Solution Explanation for Sliding Window Maximum

The problem asks to find the maximum value within a sliding window of size k as it moves across an array nums. Two efficient solutions exist: using a priority queue (max-heap) and using a monotonic deque.

Solution 1: Priority Queue (Max-Heap)

This approach leverages a max-heap data structure to efficiently track the maximum element within the sliding window.

Algorithm:

1. Initialization: Create a max-heap q. Initially, populate q with the first k-1 elements of nums, storing each element along with its index to track its position in the array.

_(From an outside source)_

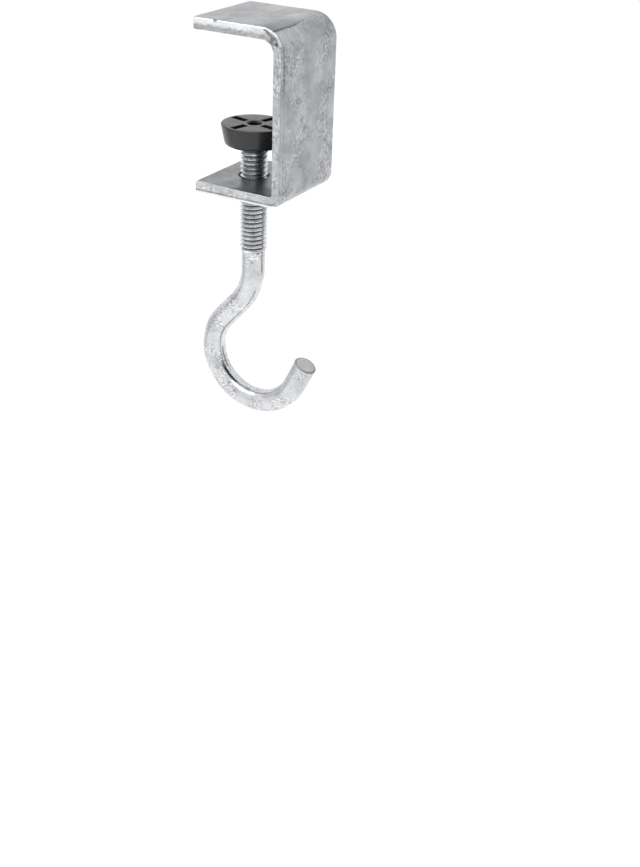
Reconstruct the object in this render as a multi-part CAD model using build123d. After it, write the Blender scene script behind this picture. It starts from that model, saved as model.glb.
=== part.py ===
from build123d import *
import os

# A clamp-on desk hook: a C-shaped bracket bent from flat bar grips the edge of a desk top,
# a screw through its lower jaw presses a swivelling pad up against the underside of the desk,
# and the lower end of the same screw is bent into a hook that carries a bag.
#
# Sizes are in millimetres. The origin lies on the screw's axis, in the plane of the upper jaw's
# underside, which is the face that rests on the desk top. +Z is up and +X points at the web,
# the bracket's closed side. Y runs across the bar.

# Flat bar
bar_width = 35.0
bar_thickness = 4.0
outer_edge_radius = 1.0
inner_edge_chamfer = 0.3
end_edge_chamfer = 0.3

# Bracket
jaw_gap = 50.0
jaw_length = 34.0
upper_bend_radius = 4.2
lower_bend_radius = 0.8
screw_to_web = 17.3

# Screw thread, drawn as its crest cylinder, and the tapped hole that it runs in
thread_diameter = 9.5
thread_clearance = 0.05
hole_chamfer = 0.6
thread_below_jaw = 24.3
thread_runout = 1.6
thread_end_chamfer = 0.7

# Rod and hook. Angles are in degrees.
rod_diameter = 8.5
plain_shank_length = 5.4
offset_bend_radius = 23.0
offset_bend_angle = 42.0
offset_straight_length = 9.4
hook_radius = 18.5
hook_tip_angle = 154.0
tip_straight_length = 10.5
tip_chamfer = 0.4

# Where the pad stands: the space between the upper jaw and the pad
clamp_opening = 32.0

# Pressure pad
pad_diameter = 22.8
pad_base_diameter = 20.2
pad_height = 7.2
pad_base_edge_radius = 1.4
pad_top_chamfer = 0.3
pad_hole_diameter = 4.9
pad_hole_chamfer = 0.45
slot_count = 4
slot_width = 2.7
slot_depth = 3.0
slot_to_hole = 1.5
slot_to_rim = 1.1
slot_turn = -14.0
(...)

2. Iteration: Iterate through the remaining elements of nums (starting from index k-1).

3. Heap Update: For each element nums[i]:

   • Add the element and its index (nums[i], i) to the max-heap.
   • Remove elements from the heap whose indices are outside the current window (i - k < q[0][1]).

4. Result: The maximum element within the current window is always at the top of the heap (q[0][0]). Append this maximum to the result list ans.

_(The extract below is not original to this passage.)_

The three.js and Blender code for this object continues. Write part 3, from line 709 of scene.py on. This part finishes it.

5. Return: Return the ans list.

Time Complexity: O(n log k) - Each element is added and potentially removed from the heap, resulting in O(log k) operations per element. Since we process 'n' elements, the overall complexity is O(n log k).

Space Complexity: O(k) - The heap size is bounded by k.

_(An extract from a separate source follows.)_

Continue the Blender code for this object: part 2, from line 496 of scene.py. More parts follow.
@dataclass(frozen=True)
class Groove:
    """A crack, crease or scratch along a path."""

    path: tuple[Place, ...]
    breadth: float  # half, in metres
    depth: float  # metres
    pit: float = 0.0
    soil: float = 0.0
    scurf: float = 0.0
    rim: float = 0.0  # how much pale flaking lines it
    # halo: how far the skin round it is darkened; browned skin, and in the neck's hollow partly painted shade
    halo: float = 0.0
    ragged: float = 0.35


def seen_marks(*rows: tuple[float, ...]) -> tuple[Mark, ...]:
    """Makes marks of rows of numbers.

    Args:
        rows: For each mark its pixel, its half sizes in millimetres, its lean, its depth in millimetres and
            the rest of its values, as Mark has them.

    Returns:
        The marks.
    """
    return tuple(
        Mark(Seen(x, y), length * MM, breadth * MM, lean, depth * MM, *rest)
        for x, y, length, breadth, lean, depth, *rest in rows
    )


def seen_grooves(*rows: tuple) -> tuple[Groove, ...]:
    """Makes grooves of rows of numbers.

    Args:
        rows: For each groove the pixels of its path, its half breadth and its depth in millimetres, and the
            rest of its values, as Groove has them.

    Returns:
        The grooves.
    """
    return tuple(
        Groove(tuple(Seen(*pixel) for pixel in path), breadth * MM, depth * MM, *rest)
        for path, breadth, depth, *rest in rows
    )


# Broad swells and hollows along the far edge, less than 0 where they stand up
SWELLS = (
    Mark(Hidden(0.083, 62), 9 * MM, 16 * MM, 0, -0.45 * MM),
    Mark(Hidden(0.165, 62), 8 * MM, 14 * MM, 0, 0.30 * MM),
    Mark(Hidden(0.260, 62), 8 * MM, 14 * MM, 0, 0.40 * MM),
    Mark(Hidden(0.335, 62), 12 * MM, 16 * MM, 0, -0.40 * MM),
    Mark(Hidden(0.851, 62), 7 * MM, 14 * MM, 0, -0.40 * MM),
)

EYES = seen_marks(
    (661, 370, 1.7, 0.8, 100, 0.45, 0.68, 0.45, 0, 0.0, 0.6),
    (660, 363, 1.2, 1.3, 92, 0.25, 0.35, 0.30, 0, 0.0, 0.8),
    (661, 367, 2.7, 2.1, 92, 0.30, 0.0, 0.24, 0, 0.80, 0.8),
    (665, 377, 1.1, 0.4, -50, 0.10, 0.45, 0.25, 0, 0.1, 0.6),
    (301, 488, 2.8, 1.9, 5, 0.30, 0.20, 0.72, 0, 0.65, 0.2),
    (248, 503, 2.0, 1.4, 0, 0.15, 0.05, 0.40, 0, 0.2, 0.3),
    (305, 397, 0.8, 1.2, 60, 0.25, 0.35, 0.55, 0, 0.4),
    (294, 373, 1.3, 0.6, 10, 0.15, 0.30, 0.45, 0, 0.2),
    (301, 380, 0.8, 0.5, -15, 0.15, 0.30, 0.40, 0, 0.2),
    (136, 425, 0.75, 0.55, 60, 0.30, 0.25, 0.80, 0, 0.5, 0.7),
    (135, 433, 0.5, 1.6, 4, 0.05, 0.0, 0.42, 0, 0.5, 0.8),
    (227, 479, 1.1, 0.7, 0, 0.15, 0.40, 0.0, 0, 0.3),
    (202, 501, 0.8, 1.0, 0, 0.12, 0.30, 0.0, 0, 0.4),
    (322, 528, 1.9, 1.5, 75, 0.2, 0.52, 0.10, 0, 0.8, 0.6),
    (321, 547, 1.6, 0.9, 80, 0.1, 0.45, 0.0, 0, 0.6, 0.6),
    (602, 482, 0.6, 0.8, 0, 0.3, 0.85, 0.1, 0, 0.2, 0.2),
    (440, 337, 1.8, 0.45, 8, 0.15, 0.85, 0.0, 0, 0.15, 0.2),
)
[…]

Solution 2: Monotonic Deque (Double-Ended Queue)

This approach utilizes a deque (double-ended queue) that maintains a monotonically decreasing sequence of indices.

Algorithm:

1. Initialization: Create a deque q.

2. Iteration: Iterate through nums. For each element nums[i]:

   • Remove Outdated Indices: Remove indices from the front of the deque that fall outside the current window.
   • Remove Smaller Elements: While the back of the deque holds indices of elements smaller than nums[i], remove them. This ensures the deque only contains indices of elements potentially larger than nums[i] in the current window.
   • Add Current Index: Add the current index i to the back of the deque.
   • Append to Result: If the window has reached size k (i >= k - 1), the index at the front of the deque represents the maximum element in the window. Append nums[q[0]] to ans.

3. Return: Return ans.

Time Complexity: O(n) - Each element is added and removed from the deque at most once.

Space Complexity: O(k) - The deque size is at most k.

Code Examples (Python)

Priority Queue (Max-Heap):

import heapq
 
def maxSlidingWindow(nums, k):
    q = [] # Max-heap
    ans = []
    for i, num in enumerate(nums):
        heapq.heappush(q, (-num, i)) # Negate for max-heap
        while q and q[0][1] <= i - k:
            heapq.heappop(q)
        if i >= k - 1:
            ans.append(-q[0][0])
    return ans
 

Monotonic Deque:

from collections import deque
 
def maxSlidingWindow(nums, k):
    q = deque()
    ans = []
    for i, num in enumerate(nums):
        while q and i - q[0] >= k:
            q.popleft()
        while q and nums[q[-1]] <= num:
            q.pop()
        q.append(i)
        if i >= k - 1:
            ans.append(nums[q[0]])
    return ans

The monotonic deque solution is generally preferred due to its linear time complexity, making it significantly faster for large input arrays. The priority queue solution offers more flexibility if you need to handle more complex scenarios beyond just finding the maximum.